Categorized | Life & Style

This holiday season give your child the gift of literacy

Posted on 07 December 2017 by admin

Literacy has a profound impact on our lives. Children and teenagers who love to read and take good reading skills with them to school each day have an invaluable head start on career success and personal happiness. Those burdened by poor literacy are significantly more likely to struggle.

Canadians understand the power of strong reading skills to transform lives. A recent Environics survey exploring attitudes about literacy found nine-in-ten believe improving literacy skills will improve everyone’s quality of life, and 87 per cent think more needs to be done to improve literacy rates.

When asked about the negative outcomes of struggling with literacy:

•          86 per cent believe poor literacy hinders employment opportunities

•          76 per cent think it increases the likelihood of poverty,

•          40 per cent believe poor literacy rates are detrimental to physical health

Other studies clearly show the love of reading, not just the ability to read, is a huge predictor of school success. Conversely, children who struggle with literacy are up to four times more likely to drop out of high school.

The holiday season is a wonderful time for parents to encourage children and teenagers to read. By creating opportunities for reading, parents can spark excitement about reading and begin laying the all-important foundation for strong literacy skills.

“Learning to read fuels a child’s imagination,” says Stephen Faul, president of Frontier College, a national charitable literacy organization. “There is no more powerful way to expand horizons, improve self-confidence and spur creativity. Simple activities to get your kids reading can have a profound impact on their future success. One of the key lessons we’ve learned from providing literacy programs to thousands of people in need each year is the crucial importance of reading from a young age.”

Frontier College offers these tips get your kids reading this holiday season:

•       Establish a tradition by reading the same book each year around the holidays.

•       Think about what interests your children (start with their hobbies) and find materials to read aloud (i.e. magazines, flyers, and newspaper articles).

•       Encourage older children to read to younger children. Both develop their reading skills through this experience.

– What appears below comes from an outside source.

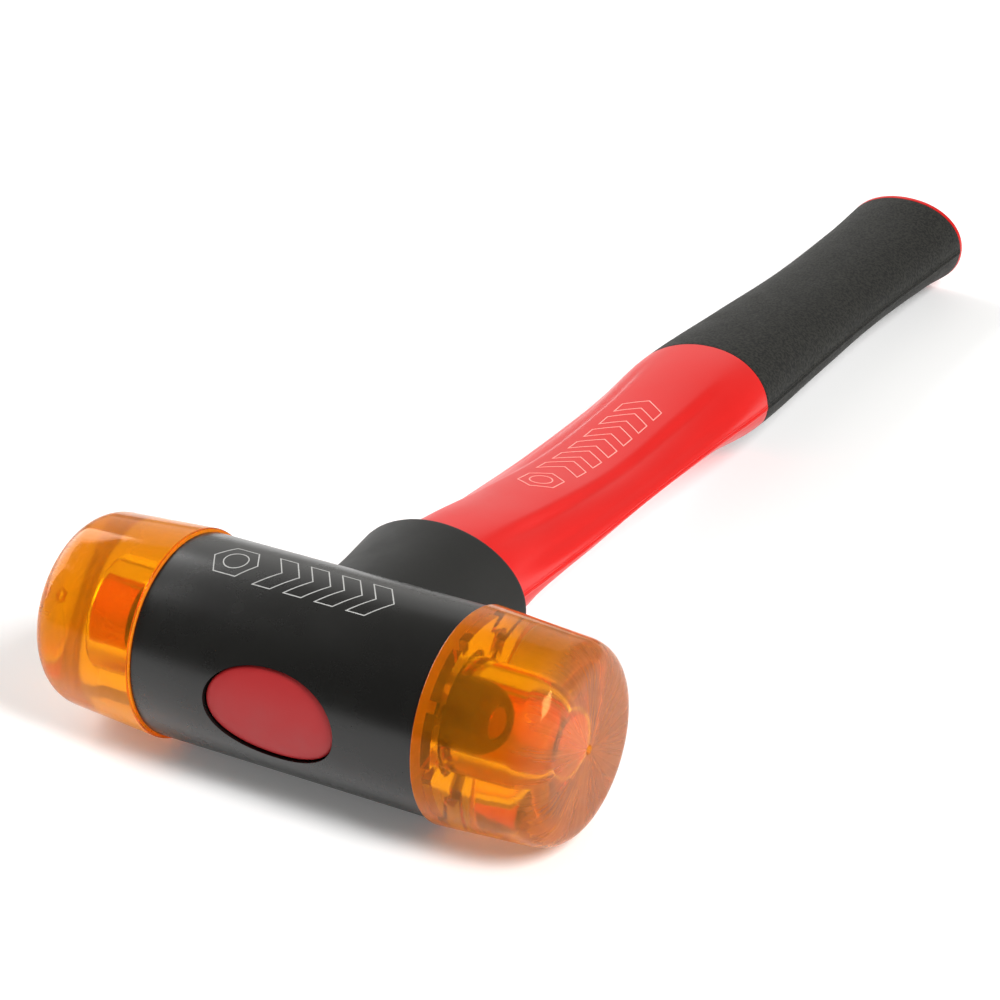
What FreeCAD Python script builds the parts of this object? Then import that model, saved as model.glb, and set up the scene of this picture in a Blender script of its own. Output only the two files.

•       Visit your local library and let your child choose books and materials to bring home to read.

•       If you are on the road visiting family and friends, encourage children to read street signs.

•       If your family receives greeting cards, have your children read them aloud, or help them create their own personal greeting cards and write messages to family and friends.

•       Ask your children to help make a grocery list or read labels in stores.

•       Encourage your children to read recipes and help with the measuring and baking.

 For parents, the true magic of the holidays is creating family traditions and memories that last a life time and even impact future generations. Reading and storytelling traditions offer an easy and powerful way to strengthen the fabric that binds families together and increase the chances of future happiness and success.

This holiday season give the gift of literacy. Read to your child, give them a book and plant a seed.